Decoupling needed

10th April 2015 By: Terence Creamer - Creamer Media Editor

Decoupling needed

South Africa’s prevailing electricity shortages, conventional wisdom holds, are not only undermining the country’s actual economic performance, but also its future growth outlook.

South African Reserve Bank governor Lesetja Kganyago summarised this view following the March meeting of the Monetary Policy Committee, saying: “The outlook for the domestic economy remains overshadowed by the electricity supply constraint, which appears to have had an adverse effect on recent economic activity. This constraint is likely to persist for some time, and has resulted in a downward revision of short-term potential output to between 2% and 2.5%.”

Similarly in his February Budget address, Finance Minister Nhlanhla Nene said that power constraints were holding back growth in manufacturing and mining, were inhibiting investment in housing and raising costs for businesses and households.

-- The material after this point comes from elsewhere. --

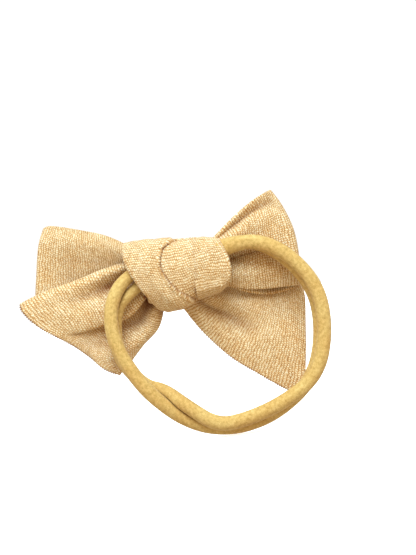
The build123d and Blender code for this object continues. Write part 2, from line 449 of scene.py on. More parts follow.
def knit_material(name):
    """Brushed knit: faint wales across the strip, uneven stitches, heathered yarn, soft fuzz and painted shade.
    """
    n = Nodes(name)
    vector = pattern_vector(n, "strip")
    loop, chance = knit_stitches(n, vector)
    fuzz = n.noise(vector, 3.6, 2.0, 0.6)
    broad = n.noise(vector, 0.1, 3.0, 0.6)
    height = n.math("ADD", n.math("MULTIPLY", loop, 0.54), n.math("MULTIPLY", fuzz, 0.6))
    # The stitches' height sets the tone: painted shade in the gaps, painted light on the crests, with fuzz and
    # a random value per loop for the yarn's uneven tone.
    tone = n.math("ADD", n.math("MULTIPLY", height, 0.72), n.math("MULTIPLY", chance, 0.09))
    yarn = n.ramp(tone, KNIT_YARN_AND_SHADE)
    patch = n.ramp(broad, [(0.35, (246, 230, 206)), (0.62, (255, 252, 246))])
    cloth = n.mix(0.8, yarn, patch, "MULTIPLY")
    # Painted shade: darker brown in folds, along the turns' diagonal edge and next to the knot.
    shade = n.math("MINIMUM", n.math("MULTIPLY", n.painted_shade(), 1.2), 0.9)
    n.link(n.mix(shade, cloth, (148, 92, 46), "MULTIPLY"), n.shader.inputs["Base Color"])
    n.link(n.math("MULTIPLY_ADD", fuzz, 0.2, 0.78), n.shader.inputs["Roughness"])
    n.shader.inputs["Specular IOR Level"].default_value = 0.1
    n.shader.inputs["Sheen Weight"].default_value = 0.14
    n.shader.inputs["Sheen Roughness"].default_value = 0.5
    n.shader.inputs["Sheen Tint"].default_value = (1.0, 0.93, 0.8, 1.0)
    n.bump(height, 0.9, 0.00045)
    return n.material


def nylon_material(name, source="strip"):
    """Soft matte nylon: very fine ribs along the band, mottling, a faint bloom and painted shade where strands
    touch.
    """
    n = Nodes(name)
    vector = pattern_vector(n, source)
    grain = n.noise(vector, 3.2, 3.0, 0.7)
    mottle = n.noise(vector, 0.7, 3.0, 0.6)
    broad = n.noise(vector, 0.09, 2.0)
    across = n.math("MULTIPLY", n.separate(vector)[1], 11.0)
    rib = n.math("SINE", n.math("ADD", across, n.math("MULTIPLY", mottle, 5.0)))
    height = n.math("ADD", n.math("MULTIPLY", rib, 0.08), grain)
    tone = n.math("ADD", n.math("MULTIPLY", grain, 0.45), n.math("MULTIPLY", mottle, 0.55))
    colour = n.ramp(tone, [(0.34, (176, 140, 78)), (0.5, (211, 179, 110)), (0.67, (235, 208, 145))])
    patch = n.ramp(broad, [(0.35, (244, 226, 196)), (0.65, (255, 252, 240))])
    band = n.mix(0.7, colour, patch, "MULTIPLY")
    # Painted shade, darker brown where the two strands touch.
    shade = n.math("MULTIPLY", n.painted_shade(), 0.85)
    n.link(n.mix(shade, band, (118, 80, 38), "MULTIPLY"), n.shader.inputs["Base Color"])
    n.link(n.math("MULTIPLY_ADD", grain, 0.2, 0.66), n.shader.inputs["Roughness"])
    n.shader.inputs["Specular IOR Level"].default_value = 0.2
    n.shader.inputs["Sheen Weight"].default_value = 0.15
    n.shader.inputs["Sheen Roughness"].default_value = 0.45
    n.bump(height, 0.45, 0.00018)
    return n.material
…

Various economic commentators have likewise modelled a percentage point or more lowering of South Africa’s 2015 growth rate as a result of electricity shortages and disruptions and have cautioned that South Africa is likely to be trapped in a low-growth path until an adequate reserve margin is restored.

It is difficult to argue against this analysis. In fact, I have to admit that I too subscribe to it, especially if past performance is the main indicator of future performance. In other words, if the current impediments to raising short-term supply are not dislodged and if prevailing attitudes of helplessness on the demand side persists, then there is little option but to agree with the assessment that the electricity constraint will continue to suppress growth.

But some experts believe another future is possible; one that decouples the country’s growth performance from its power underperformance.

Former Eskom executive Steve Lennon, for instance, is adamant that South Africa can change the paradigm to one that seeks to grow the economy in spite of the constraint. He points to a number of economies, including China, South Korea and India, that have, in the past, continued to expand strongly despite their energy shortages.

“How is it that there are so many examples of countries refusing to accept power as an impediment to their economies?” Lennon asks, arguing that a mindset change is required.

“We are where we are. Yes, we’ve got to sort out the power supply situation . . . and there is a big opportunity in that to create space for a lot more growth. But to say that, because it’s a problem, we are not going to grow, we are not going to achieve the objectives of the National Development Plan is quite frankly a road to a nonsustainable South Africa.”

This is arguably where the war room could have its greatest influence; by rebalancing the policy, regulatory and legislative instruments in favour of stimulating and incentivising near-term supply and supporting the pulling of the many demand-reduction levers that still exist in a society that has hitherto been accustomed to cheap and abundant electricity.

By so doing, growth can be decoupled from power and new entrepreneurial energies could well be unleashed, particularly in the electricity services sector.